[Rows from a 3D modeling dataset]
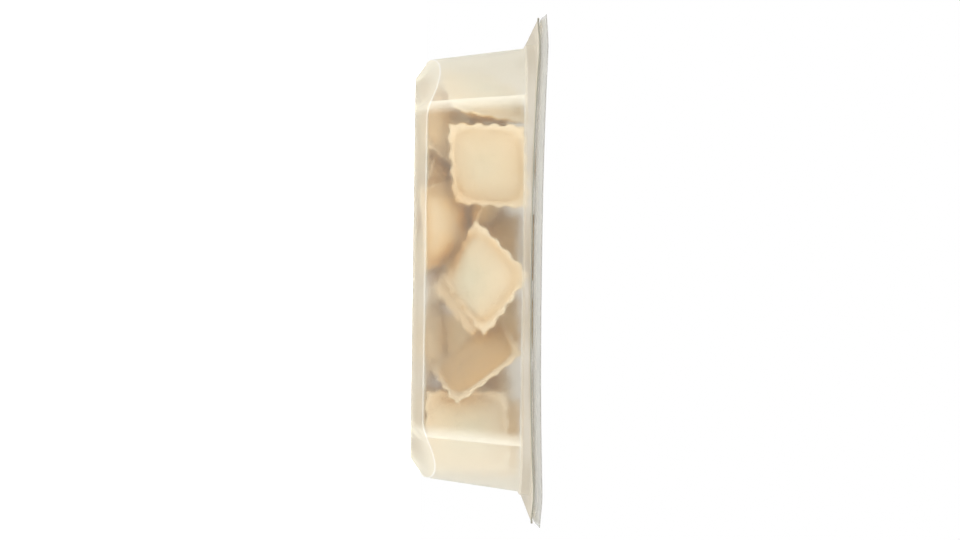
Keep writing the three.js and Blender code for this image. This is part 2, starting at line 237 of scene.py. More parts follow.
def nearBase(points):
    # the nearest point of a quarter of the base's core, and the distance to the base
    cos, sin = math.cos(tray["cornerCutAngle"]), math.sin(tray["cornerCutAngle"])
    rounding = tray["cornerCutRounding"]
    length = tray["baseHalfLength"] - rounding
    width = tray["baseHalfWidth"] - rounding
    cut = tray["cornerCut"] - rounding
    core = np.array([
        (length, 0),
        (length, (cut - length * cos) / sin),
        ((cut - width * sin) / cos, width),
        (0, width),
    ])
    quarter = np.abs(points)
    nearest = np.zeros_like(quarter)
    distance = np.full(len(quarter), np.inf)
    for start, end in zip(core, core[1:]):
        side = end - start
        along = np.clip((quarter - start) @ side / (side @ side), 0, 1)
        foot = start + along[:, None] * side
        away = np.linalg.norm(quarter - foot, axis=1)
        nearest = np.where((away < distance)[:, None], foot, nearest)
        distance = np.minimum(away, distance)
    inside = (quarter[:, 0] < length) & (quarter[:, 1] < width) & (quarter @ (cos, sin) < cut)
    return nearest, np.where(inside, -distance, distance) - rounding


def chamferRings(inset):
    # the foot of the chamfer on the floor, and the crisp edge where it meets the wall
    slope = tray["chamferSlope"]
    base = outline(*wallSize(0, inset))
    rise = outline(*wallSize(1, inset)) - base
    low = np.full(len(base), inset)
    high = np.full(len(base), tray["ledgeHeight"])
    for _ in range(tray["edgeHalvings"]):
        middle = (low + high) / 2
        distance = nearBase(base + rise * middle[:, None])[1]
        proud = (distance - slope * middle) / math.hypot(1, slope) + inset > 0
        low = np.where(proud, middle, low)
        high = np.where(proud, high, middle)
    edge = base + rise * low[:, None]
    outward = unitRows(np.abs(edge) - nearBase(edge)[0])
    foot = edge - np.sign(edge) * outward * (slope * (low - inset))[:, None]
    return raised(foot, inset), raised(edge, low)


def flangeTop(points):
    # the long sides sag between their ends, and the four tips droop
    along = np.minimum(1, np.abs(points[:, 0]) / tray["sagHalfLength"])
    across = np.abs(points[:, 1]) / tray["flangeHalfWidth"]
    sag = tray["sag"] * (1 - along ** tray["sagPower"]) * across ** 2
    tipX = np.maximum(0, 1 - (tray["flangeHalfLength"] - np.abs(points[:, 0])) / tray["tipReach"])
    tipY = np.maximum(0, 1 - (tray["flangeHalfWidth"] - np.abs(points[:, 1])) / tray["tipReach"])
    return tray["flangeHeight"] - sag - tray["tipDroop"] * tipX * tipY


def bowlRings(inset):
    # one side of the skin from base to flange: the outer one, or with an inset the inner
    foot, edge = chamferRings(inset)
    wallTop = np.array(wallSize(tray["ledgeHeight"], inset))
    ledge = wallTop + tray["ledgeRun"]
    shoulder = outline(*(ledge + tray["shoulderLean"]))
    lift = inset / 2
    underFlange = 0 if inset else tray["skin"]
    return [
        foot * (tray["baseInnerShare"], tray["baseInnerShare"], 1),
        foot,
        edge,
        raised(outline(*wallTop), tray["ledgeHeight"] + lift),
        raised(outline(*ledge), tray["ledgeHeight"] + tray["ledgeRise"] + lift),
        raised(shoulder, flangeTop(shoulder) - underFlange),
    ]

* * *

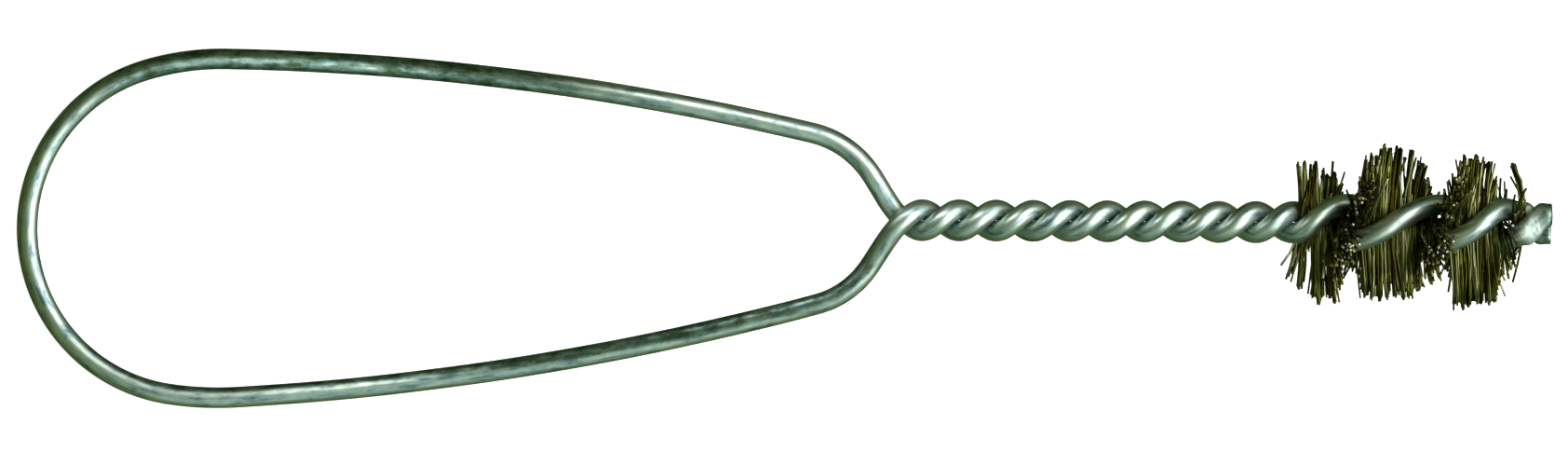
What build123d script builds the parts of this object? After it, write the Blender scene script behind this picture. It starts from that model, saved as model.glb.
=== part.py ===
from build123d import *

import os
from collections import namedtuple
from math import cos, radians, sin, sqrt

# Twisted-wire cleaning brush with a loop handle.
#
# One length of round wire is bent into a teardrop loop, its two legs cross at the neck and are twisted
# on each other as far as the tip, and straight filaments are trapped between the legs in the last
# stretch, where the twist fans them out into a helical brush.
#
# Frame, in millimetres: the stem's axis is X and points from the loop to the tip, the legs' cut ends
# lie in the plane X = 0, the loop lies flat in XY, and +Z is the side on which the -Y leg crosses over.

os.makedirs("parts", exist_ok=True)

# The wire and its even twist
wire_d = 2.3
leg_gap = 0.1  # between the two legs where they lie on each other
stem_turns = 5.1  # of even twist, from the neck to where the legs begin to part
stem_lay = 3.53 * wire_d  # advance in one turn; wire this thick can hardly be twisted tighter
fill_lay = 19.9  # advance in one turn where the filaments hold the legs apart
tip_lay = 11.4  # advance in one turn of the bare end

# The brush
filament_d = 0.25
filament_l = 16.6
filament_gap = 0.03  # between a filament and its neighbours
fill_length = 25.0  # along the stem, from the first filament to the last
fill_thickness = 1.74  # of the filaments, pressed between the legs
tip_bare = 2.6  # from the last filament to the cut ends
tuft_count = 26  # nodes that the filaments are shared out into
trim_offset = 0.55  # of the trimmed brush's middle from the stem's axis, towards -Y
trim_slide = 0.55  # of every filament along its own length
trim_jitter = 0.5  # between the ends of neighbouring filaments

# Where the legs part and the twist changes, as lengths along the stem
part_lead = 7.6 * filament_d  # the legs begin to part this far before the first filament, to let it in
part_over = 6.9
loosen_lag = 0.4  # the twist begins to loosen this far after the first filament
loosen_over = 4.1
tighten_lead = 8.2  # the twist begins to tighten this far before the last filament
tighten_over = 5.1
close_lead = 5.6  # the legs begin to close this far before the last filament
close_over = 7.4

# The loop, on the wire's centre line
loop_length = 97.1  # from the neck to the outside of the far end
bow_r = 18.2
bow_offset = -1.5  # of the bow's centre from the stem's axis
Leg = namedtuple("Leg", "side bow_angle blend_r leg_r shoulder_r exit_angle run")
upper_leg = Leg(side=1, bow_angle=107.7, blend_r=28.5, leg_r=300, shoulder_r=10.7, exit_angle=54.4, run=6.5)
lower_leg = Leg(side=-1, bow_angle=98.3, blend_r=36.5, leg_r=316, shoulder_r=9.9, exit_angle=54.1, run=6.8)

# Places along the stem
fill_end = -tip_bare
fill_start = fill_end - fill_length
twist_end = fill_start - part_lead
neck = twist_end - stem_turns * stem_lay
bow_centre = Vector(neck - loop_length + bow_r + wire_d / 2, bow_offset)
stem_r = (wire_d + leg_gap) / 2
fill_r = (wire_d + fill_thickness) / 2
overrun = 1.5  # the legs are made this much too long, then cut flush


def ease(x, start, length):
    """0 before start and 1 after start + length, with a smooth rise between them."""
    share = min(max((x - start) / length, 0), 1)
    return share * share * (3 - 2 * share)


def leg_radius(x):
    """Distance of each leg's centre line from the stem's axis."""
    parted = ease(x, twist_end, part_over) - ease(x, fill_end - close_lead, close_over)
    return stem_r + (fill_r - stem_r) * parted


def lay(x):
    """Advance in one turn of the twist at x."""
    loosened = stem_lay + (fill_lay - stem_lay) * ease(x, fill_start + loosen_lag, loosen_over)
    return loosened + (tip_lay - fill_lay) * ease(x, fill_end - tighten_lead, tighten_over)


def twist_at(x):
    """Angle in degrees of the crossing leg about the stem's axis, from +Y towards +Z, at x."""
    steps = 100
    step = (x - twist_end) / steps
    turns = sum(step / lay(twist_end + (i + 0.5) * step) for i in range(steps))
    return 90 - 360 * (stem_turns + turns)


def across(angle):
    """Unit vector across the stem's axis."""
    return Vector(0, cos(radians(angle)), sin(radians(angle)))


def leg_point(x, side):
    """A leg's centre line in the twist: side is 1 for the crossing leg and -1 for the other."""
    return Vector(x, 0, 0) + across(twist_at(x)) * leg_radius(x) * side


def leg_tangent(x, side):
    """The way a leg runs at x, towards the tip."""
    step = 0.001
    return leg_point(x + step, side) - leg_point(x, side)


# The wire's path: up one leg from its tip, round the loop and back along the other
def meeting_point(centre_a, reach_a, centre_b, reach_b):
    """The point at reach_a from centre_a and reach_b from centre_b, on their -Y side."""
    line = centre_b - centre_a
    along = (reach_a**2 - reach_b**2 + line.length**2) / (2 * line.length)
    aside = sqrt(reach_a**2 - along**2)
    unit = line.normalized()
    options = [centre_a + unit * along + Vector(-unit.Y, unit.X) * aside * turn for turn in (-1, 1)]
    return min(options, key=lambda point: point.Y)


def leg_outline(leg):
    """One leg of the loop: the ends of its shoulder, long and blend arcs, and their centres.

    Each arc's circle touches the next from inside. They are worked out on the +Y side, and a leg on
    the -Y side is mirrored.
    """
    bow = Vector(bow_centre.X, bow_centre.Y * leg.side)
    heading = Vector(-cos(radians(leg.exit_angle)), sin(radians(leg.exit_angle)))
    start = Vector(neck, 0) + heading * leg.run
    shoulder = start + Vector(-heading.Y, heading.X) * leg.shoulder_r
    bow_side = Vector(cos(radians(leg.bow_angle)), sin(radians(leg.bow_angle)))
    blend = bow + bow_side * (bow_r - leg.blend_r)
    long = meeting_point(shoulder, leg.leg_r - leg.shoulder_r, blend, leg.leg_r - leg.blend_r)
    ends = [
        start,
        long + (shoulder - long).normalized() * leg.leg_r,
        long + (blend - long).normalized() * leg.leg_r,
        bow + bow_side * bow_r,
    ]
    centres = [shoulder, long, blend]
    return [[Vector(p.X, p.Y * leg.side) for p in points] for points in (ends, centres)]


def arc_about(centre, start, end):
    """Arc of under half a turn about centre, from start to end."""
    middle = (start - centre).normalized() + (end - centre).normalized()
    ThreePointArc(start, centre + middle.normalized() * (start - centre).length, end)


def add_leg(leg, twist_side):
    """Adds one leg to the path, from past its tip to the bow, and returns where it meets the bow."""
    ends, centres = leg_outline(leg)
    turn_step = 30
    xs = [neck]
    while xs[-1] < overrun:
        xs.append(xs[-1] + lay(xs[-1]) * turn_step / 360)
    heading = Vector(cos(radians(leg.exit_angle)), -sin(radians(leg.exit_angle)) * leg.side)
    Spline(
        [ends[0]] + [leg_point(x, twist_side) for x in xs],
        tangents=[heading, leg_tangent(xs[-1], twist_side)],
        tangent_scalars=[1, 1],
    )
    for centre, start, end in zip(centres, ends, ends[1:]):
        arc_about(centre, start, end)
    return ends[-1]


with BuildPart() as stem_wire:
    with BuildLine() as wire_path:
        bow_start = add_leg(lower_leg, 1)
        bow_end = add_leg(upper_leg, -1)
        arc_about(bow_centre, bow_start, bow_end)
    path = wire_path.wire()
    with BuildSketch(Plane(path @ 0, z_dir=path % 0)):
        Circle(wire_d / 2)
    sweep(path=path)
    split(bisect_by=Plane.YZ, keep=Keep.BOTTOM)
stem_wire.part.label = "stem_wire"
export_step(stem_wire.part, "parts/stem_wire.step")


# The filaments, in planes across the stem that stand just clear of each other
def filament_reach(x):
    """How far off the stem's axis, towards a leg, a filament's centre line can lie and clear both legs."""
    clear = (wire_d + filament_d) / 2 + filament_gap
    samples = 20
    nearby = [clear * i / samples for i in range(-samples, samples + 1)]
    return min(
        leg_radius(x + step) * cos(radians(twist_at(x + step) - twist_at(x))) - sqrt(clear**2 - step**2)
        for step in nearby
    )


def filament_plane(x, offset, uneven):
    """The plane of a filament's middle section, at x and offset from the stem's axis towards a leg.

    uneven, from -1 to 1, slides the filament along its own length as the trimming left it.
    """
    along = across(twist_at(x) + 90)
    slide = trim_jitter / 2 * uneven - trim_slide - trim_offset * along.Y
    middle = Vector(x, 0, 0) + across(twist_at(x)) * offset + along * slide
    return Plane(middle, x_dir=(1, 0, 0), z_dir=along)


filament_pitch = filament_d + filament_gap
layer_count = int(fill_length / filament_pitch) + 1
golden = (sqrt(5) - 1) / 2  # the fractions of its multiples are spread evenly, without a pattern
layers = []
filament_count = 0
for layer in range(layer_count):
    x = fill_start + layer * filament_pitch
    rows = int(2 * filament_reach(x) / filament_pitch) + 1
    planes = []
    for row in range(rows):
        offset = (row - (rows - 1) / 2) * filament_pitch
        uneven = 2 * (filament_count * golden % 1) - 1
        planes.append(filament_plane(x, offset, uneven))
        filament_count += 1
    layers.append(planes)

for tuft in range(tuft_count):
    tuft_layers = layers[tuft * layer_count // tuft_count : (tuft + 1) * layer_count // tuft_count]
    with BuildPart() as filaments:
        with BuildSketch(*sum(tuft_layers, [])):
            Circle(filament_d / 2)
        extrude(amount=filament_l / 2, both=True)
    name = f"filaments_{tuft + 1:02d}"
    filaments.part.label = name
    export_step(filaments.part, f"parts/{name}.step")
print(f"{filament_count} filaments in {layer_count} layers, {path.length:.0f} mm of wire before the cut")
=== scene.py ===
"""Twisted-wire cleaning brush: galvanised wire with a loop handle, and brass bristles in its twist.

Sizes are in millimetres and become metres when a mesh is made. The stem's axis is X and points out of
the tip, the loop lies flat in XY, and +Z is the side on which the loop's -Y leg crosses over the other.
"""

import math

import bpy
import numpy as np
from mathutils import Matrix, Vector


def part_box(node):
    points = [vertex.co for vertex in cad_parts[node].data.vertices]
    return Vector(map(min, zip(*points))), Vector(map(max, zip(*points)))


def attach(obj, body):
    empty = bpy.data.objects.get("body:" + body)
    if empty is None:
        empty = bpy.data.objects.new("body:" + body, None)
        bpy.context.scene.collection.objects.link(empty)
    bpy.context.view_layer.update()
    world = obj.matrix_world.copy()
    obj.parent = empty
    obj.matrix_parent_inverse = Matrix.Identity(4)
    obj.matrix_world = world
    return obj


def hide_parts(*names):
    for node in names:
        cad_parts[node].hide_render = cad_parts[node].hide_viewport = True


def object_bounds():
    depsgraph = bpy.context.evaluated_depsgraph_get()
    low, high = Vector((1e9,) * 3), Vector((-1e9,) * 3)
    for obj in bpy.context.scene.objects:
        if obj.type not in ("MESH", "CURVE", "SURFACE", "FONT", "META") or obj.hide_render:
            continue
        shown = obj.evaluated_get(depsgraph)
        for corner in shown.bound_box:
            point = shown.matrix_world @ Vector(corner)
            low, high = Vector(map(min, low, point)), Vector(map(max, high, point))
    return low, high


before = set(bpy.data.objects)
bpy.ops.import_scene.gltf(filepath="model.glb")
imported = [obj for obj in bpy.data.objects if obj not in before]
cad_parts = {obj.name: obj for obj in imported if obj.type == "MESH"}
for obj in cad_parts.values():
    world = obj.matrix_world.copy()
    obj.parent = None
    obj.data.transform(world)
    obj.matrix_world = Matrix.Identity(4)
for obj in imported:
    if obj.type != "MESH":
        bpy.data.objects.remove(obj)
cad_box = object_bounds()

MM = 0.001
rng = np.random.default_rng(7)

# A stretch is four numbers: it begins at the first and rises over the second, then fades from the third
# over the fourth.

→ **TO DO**
Retype, in the same exact form, the lines of the material above from the line holding "for tuft in" through the line holding "depsgraph = bpy.context.evaluated_depsgraph_get()".

→ **RIGHT ANSWER**
for tuft in range(tuft_count):
    tuft_layers = layers[tuft * layer_count // tuft_count : (tuft + 1) * layer_count // tuft_count]
    with BuildPart() as filaments:
        with BuildSketch(*sum(tuft_layers, [])):
            Circle(filament_d / 2)
        extrude(amount=filament_l / 2, both=True)
    name = f"filaments_{tuft + 1:02d}"
    filaments.part.label = name
    export_step(filaments.part, f"parts/{name}.step")
print(f"{filament_count} filaments in {layer_count} layers, {path.length:.0f} mm of wire before the cut")
=== scene.py ===
"""Twisted-wire cleaning brush: galvanised wire with a loop handle, and brass bristles in its twist.

Sizes are in millimetres and become metres when a mesh is made. The stem's axis is X and points out of
the tip, the loop lies flat in XY, and +Z is the side on which the loop's -Y leg crosses over the other.
"""

import math

import bpy
import numpy as np
from mathutils import Matrix, Vector


def part_box(node):
    points = [vertex.co for vertex in cad_parts[node].data.vertices]
    return Vector(map(min, zip(*points))), Vector(map(max, zip(*points)))


def attach(obj, body):
    empty = bpy.data.objects.get("body:" + body)
    if empty is None:
        empty = bpy.data.objects.new("body:" + body, None)
        bpy.context.scene.collection.objects.link(empty)
    bpy.context.view_layer.update()
    world = obj.matrix_world.copy()
    obj.parent = empty
    obj.matrix_parent_inverse = Matrix.Identity(4)
    obj.matrix_world = world
    return obj


def hide_parts(*names):
    for node in names:
        cad_parts[node].hide_render = cad_parts[node].hide_viewport = True


def object_bounds():
    depsgraph = bpy.context.evaluated_depsgraph_get()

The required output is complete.